▶ _EXERCISE BRIEF_: Copy out all the data, word for word.

▶ _DATA LINES_:

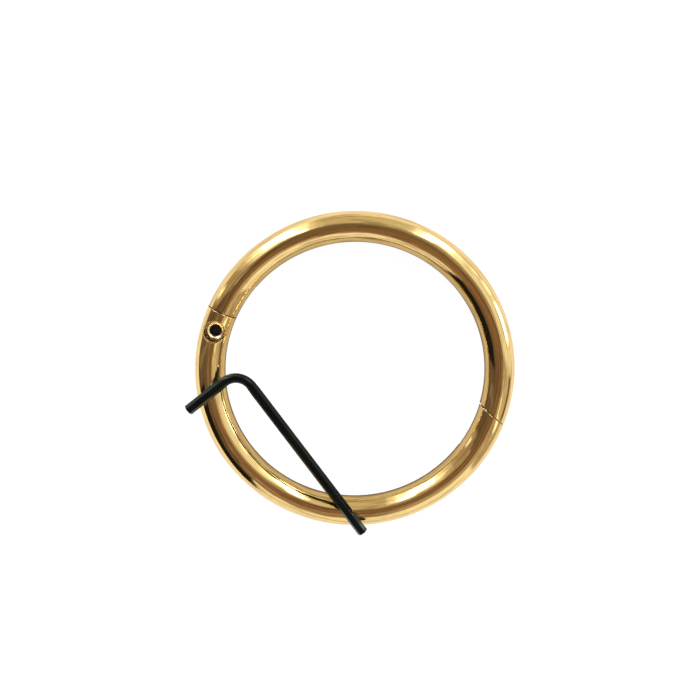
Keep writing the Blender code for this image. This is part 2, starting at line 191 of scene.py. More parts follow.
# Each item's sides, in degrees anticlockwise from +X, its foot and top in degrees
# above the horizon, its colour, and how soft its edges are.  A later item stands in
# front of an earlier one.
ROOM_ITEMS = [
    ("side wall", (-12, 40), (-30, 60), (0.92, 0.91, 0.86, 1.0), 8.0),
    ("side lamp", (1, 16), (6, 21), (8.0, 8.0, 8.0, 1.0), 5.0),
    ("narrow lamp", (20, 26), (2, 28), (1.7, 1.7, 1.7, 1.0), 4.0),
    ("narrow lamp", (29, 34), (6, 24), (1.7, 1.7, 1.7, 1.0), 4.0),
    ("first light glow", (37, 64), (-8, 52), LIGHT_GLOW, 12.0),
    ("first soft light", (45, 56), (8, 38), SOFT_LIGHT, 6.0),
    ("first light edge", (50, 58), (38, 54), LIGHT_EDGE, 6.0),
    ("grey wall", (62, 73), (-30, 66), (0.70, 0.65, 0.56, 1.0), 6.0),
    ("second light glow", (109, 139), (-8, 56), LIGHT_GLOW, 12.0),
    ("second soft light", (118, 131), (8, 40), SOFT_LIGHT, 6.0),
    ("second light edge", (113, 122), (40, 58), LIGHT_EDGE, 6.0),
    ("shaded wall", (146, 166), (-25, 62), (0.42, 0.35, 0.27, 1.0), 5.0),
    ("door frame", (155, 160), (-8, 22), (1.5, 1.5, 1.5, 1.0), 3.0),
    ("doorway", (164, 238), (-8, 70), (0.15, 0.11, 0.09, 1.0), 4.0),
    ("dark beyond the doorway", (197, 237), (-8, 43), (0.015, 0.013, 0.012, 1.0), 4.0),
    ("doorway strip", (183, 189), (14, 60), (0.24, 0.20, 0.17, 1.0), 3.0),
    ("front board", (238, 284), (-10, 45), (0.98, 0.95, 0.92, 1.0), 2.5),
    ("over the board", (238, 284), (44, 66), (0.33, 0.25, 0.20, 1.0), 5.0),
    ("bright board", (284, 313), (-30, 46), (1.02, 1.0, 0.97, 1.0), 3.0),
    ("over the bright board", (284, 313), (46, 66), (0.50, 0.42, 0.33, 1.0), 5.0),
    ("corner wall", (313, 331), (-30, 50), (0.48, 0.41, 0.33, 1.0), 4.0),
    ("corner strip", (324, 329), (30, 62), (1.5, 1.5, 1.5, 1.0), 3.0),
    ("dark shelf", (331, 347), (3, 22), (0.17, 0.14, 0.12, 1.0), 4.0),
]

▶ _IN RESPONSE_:
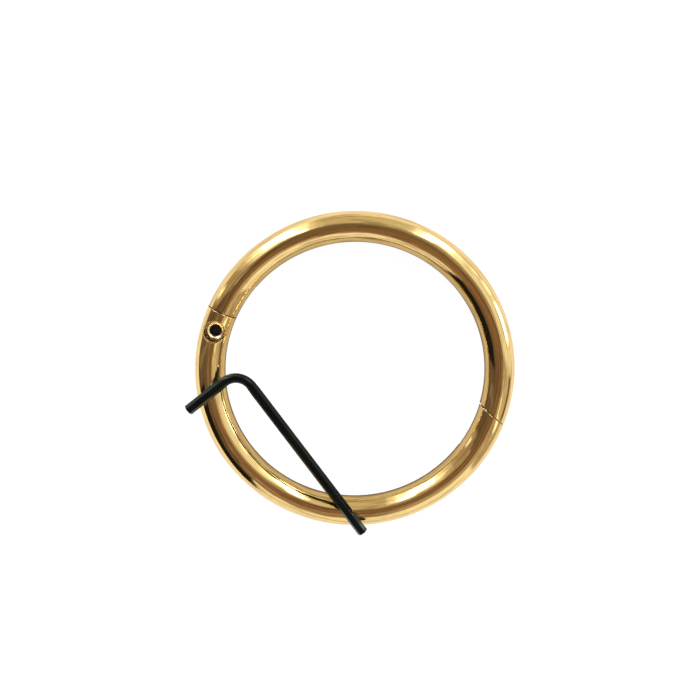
Keep writing the Blender code for this image. This is part 2, starting at line 191 of scene.py. More parts follow.
# Each item's sides, in degrees anticlockwise from +X, its foot and top in degrees
# above the horizon, its colour, and how soft its edges are.  A later item stands in
# front of an earlier one.
ROOM_ITEMS = [
    ("side wall", (-12, 40), (-30, 60), (0.92, 0.91, 0.86, 1.0), 8.0),
    ("side lamp", (1, 16), (6, 21), (8.0, 8.0, 8.0, 1.0), 5.0),
    ("narrow lamp", (20, 26), (2, 28), (1.7, 1.7, 1.7, 1.0), 4.0),
    ("narrow lamp", (29, 34), (6, 24), (1.7, 1.7, 1.7, 1.0), 4.0),
    ("first light glow", (37, 64), (-8, 52), LIGHT_GLOW, 12.0),
    ("first soft light", (45, 56), (8, 38), SOFT_LIGHT, 6.0),
    ("first light edge", (50, 58), (38, 54), LIGHT_EDGE, 6.0),
    ("grey wall", (62, 73), (-30, 66), (0.70, 0.65, 0.56, 1.0), 6.0),
    ("second light glow", (109, 139), (-8, 56), LIGHT_GLOW, 12.0),
    ("second soft light", (118, 131), (8, 40), SOFT_LIGHT, 6.0),
    ("second light edge", (113, 122), (40, 58), LIGHT_EDGE, 6.0),
    ("shaded wall", (146, 166), (-25, 62), (0.42, 0.35, 0.27, 1.0), 5.0),
    ("door frame", (155, 160), (-8, 22), (1.5, 1.5, 1.5, 1.0), 3.0),
    ("doorway", (164, 238), (-8, 70), (0.15, 0.11, 0.09, 1.0), 4.0),
    ("dark beyond the doorway", (197, 237), (-8, 43), (0.015, 0.013, 0.012, 1.0), 4.0),
    ("doorway strip", (183, 189), (14, 60), (0.24, 0.20, 0.17, 1.0), 3.0),
    ("front board", (238, 284), (-10, 45), (0.98, 0.95, 0.92, 1.0), 2.5),
    ("over the board", (238, 284), (44, 66), (0.33, 0.25, 0.20, 1.0), 5.0),
    ("bright board", (284, 313), (-30, 46), (1.02, 1.0, 0.97, 1.0), 3.0),
    ("over the bright board", (284, 313), (46, 66), (0.50, 0.42, 0.33, 1.0), 5.0),
    ("corner wall", (313, 331), (-30, 50), (0.48, 0.41, 0.33, 1.0), 4.0),
    ("corner strip", (324, 329), (30, 62), (1.5, 1.5, 1.5, 1.0), 3.0),
    ("dark shelf", (331, 347), (3, 22), (0.17, 0.14, 0.12, 1.0), 4.0),
]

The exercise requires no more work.